[EXERCISE GOAL]:
Starting from the line that contains "attach(part, body)", copy every line exactly until the line that contains "HAIR_STEPS = 6", which is also included.
====== STORED DATA ======
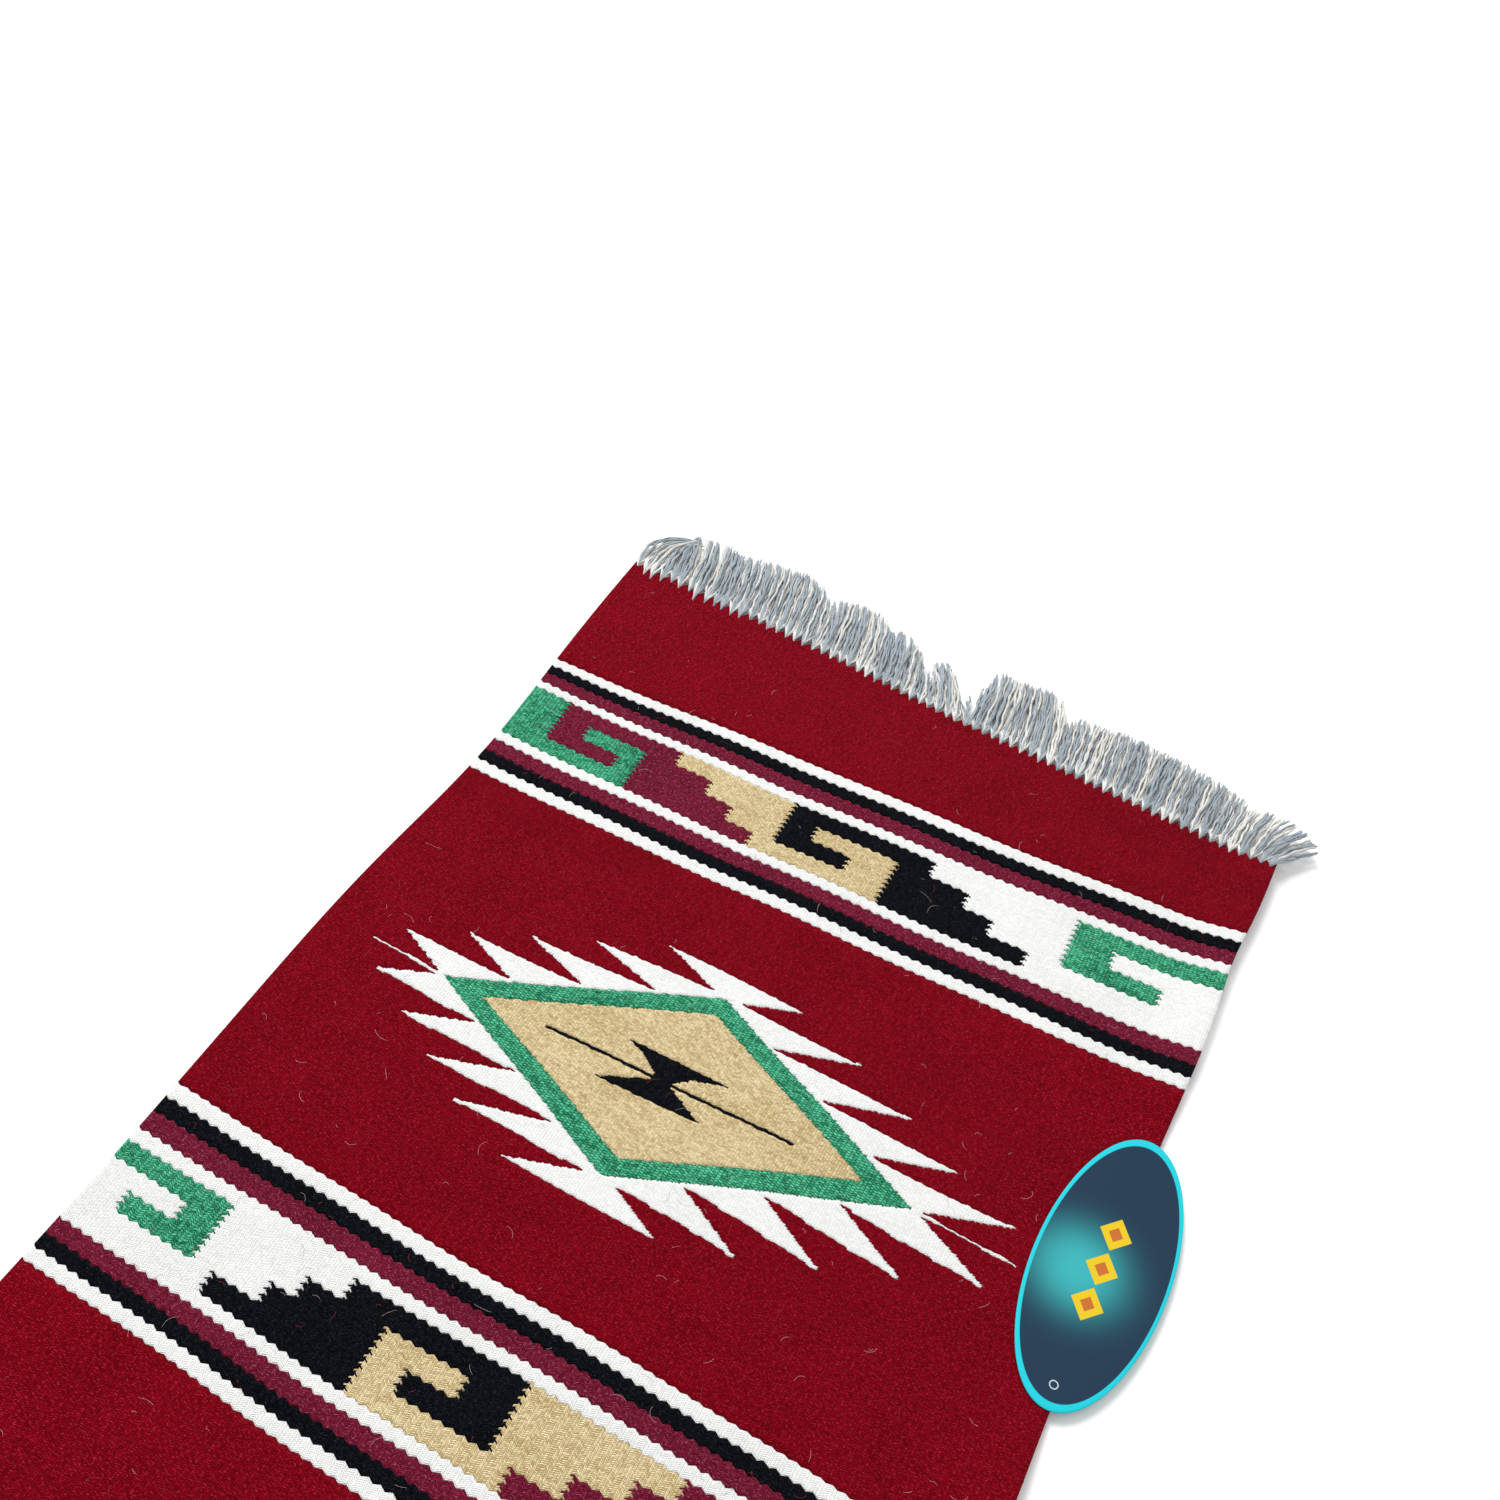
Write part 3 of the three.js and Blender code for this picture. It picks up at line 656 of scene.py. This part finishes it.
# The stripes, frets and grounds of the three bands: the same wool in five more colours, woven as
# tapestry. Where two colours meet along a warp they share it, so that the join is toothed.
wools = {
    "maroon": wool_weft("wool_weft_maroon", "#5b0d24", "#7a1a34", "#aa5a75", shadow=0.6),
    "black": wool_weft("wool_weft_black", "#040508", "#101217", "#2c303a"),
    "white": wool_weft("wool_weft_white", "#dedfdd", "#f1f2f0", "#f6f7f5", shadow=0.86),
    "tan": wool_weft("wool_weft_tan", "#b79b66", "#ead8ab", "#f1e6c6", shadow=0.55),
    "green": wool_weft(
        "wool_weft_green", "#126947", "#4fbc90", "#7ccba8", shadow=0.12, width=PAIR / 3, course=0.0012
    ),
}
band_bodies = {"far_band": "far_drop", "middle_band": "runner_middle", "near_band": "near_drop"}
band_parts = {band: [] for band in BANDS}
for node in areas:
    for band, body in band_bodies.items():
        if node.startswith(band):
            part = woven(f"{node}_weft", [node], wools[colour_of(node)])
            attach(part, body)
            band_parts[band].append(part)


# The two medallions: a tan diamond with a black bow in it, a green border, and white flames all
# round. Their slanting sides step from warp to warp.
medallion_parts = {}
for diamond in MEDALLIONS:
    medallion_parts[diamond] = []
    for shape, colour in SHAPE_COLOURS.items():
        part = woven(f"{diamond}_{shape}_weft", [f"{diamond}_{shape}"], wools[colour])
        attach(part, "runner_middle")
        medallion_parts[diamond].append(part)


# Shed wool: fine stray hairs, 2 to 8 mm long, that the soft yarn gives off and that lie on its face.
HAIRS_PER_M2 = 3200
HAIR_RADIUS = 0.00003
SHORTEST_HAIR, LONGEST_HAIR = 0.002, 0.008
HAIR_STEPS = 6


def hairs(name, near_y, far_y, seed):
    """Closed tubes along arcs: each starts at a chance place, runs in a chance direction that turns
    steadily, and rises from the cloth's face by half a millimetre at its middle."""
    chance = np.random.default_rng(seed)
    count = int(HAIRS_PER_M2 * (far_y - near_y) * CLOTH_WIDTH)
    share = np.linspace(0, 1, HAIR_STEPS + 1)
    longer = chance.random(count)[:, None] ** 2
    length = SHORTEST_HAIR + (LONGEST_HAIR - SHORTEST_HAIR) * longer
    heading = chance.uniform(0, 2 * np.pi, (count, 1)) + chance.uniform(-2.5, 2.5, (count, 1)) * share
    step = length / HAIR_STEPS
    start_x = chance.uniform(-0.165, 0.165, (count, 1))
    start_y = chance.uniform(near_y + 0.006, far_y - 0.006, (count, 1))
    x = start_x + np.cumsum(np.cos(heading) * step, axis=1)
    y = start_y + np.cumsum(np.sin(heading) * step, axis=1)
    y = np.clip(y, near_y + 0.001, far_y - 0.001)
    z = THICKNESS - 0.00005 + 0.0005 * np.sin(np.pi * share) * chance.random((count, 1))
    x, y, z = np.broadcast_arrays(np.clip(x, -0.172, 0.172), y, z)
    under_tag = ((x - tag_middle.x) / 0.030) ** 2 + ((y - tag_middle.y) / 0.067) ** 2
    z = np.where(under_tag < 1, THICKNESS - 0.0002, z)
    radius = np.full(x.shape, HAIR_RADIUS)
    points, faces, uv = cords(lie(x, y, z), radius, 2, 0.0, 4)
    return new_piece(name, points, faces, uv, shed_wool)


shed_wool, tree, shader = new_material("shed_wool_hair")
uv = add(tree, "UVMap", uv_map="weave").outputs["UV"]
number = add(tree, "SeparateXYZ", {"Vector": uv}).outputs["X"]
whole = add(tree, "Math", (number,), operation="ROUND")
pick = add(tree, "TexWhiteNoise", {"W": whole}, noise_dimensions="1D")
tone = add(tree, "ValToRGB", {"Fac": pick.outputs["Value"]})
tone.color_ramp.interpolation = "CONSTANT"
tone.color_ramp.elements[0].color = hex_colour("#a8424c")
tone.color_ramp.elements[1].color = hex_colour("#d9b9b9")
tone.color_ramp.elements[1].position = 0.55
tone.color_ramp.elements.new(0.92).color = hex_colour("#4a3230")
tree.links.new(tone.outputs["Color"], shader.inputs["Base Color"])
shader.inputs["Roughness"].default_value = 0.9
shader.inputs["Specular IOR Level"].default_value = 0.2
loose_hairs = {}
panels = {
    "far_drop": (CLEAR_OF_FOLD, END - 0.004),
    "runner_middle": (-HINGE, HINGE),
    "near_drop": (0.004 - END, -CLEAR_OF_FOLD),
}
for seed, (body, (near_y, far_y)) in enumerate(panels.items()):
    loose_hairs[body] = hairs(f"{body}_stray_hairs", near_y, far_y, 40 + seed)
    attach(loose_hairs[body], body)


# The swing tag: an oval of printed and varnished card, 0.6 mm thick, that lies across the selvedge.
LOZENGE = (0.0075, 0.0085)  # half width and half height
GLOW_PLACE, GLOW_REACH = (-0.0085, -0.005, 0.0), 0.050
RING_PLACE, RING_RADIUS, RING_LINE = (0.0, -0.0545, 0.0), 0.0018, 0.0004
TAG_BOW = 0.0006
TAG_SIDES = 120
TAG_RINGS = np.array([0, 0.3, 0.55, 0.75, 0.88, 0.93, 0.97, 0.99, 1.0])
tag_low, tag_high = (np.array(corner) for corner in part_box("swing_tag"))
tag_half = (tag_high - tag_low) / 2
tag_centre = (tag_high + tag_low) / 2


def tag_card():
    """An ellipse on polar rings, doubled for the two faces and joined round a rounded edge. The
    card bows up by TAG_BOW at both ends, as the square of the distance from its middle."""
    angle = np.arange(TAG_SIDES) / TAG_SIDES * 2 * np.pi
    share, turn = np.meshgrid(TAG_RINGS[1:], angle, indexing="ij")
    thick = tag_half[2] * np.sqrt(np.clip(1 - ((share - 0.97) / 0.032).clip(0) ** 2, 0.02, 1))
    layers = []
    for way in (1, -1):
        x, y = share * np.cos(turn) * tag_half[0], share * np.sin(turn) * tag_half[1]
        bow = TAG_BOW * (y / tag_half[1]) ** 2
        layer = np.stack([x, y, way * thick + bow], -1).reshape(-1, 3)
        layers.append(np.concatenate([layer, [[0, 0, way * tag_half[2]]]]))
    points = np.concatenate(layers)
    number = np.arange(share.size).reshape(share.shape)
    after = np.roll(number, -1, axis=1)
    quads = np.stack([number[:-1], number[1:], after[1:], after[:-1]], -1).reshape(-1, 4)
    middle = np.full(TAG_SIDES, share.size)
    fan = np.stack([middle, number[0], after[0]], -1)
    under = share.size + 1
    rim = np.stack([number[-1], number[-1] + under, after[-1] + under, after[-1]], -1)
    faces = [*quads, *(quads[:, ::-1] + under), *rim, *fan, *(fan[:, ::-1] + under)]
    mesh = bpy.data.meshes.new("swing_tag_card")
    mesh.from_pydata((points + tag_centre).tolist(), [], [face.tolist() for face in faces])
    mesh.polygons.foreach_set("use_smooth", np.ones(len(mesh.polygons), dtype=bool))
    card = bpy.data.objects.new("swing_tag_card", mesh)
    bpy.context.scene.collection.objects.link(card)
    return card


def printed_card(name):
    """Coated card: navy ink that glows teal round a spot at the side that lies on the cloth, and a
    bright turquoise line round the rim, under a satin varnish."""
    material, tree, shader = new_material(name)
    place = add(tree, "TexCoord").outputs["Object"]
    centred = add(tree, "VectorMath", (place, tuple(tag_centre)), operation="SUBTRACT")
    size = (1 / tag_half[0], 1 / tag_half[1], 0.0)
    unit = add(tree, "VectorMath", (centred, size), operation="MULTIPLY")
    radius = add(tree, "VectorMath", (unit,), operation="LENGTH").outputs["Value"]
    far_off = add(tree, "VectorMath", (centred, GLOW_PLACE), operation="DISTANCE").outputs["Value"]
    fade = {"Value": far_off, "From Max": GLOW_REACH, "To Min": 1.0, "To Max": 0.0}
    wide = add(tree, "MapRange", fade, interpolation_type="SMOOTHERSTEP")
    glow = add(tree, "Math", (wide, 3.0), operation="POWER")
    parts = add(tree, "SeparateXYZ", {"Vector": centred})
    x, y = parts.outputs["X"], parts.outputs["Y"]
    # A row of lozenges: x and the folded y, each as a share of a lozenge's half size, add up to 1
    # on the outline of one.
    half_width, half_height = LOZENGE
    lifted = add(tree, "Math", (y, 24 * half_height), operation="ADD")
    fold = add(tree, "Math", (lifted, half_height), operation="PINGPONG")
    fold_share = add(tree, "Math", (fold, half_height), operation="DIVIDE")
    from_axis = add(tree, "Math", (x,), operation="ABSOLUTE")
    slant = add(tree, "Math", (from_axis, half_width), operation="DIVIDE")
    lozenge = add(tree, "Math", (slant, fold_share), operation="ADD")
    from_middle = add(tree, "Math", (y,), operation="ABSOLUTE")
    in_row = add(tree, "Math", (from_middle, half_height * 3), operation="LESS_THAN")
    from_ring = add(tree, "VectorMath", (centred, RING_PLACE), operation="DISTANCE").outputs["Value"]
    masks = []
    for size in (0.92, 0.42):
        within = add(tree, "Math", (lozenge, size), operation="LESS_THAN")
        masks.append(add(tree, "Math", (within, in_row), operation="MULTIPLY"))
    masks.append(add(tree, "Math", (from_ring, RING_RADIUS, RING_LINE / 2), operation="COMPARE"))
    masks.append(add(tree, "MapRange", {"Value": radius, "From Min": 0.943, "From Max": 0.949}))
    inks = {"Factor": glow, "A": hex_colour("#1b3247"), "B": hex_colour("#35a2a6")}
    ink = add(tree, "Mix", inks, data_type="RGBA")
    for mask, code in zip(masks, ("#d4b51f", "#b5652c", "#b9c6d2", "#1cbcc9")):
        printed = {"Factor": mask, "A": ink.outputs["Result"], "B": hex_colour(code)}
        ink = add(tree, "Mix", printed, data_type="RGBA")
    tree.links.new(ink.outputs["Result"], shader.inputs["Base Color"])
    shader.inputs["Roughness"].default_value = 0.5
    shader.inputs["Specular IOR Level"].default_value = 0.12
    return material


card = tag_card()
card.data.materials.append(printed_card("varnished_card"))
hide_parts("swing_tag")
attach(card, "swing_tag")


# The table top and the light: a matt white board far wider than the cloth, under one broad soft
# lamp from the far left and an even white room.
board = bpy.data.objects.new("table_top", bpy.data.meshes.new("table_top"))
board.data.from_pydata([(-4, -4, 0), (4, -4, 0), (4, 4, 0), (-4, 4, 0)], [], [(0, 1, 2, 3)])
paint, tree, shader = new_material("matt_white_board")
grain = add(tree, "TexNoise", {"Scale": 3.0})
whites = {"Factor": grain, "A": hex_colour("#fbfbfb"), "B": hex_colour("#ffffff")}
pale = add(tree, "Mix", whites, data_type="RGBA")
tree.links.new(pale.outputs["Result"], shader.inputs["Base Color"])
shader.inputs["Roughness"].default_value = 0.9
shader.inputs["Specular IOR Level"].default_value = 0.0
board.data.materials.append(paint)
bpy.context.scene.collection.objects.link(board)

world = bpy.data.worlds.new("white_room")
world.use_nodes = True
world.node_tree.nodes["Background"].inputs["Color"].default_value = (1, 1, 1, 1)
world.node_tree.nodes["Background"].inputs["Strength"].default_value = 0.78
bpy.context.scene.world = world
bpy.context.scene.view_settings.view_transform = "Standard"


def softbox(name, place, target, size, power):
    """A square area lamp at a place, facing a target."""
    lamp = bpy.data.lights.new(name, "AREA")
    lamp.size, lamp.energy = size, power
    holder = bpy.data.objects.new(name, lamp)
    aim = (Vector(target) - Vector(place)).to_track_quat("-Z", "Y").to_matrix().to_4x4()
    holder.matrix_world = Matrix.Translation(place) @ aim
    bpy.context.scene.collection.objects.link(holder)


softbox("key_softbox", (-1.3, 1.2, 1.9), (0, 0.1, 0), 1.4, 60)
======
[WRITTEN RESPONSE]:
            attach(part, body)
            band_parts[band].append(part)


# The two medallions: a tan diamond with a black bow in it, a green border, and white flames all
# round. Their slanting sides step from warp to warp.
medallion_parts = {}
for diamond in MEDALLIONS:
    medallion_parts[diamond] = []
    for shape, colour in SHAPE_COLOURS.items():
        part = woven(f"{diamond}_{shape}_weft", [f"{diamond}_{shape}"], wools[colour])
        attach(part, "runner_middle")
        medallion_parts[diamond].append(part)


# Shed wool: fine stray hairs, 2 to 8 mm long, that the soft yarn gives off and that lie on its face.
HAIRS_PER_M2 = 3200
HAIR_RADIUS = 0.00003
SHORTEST_HAIR, LONGEST_HAIR = 0.002, 0.008
HAIR_STEPS = 6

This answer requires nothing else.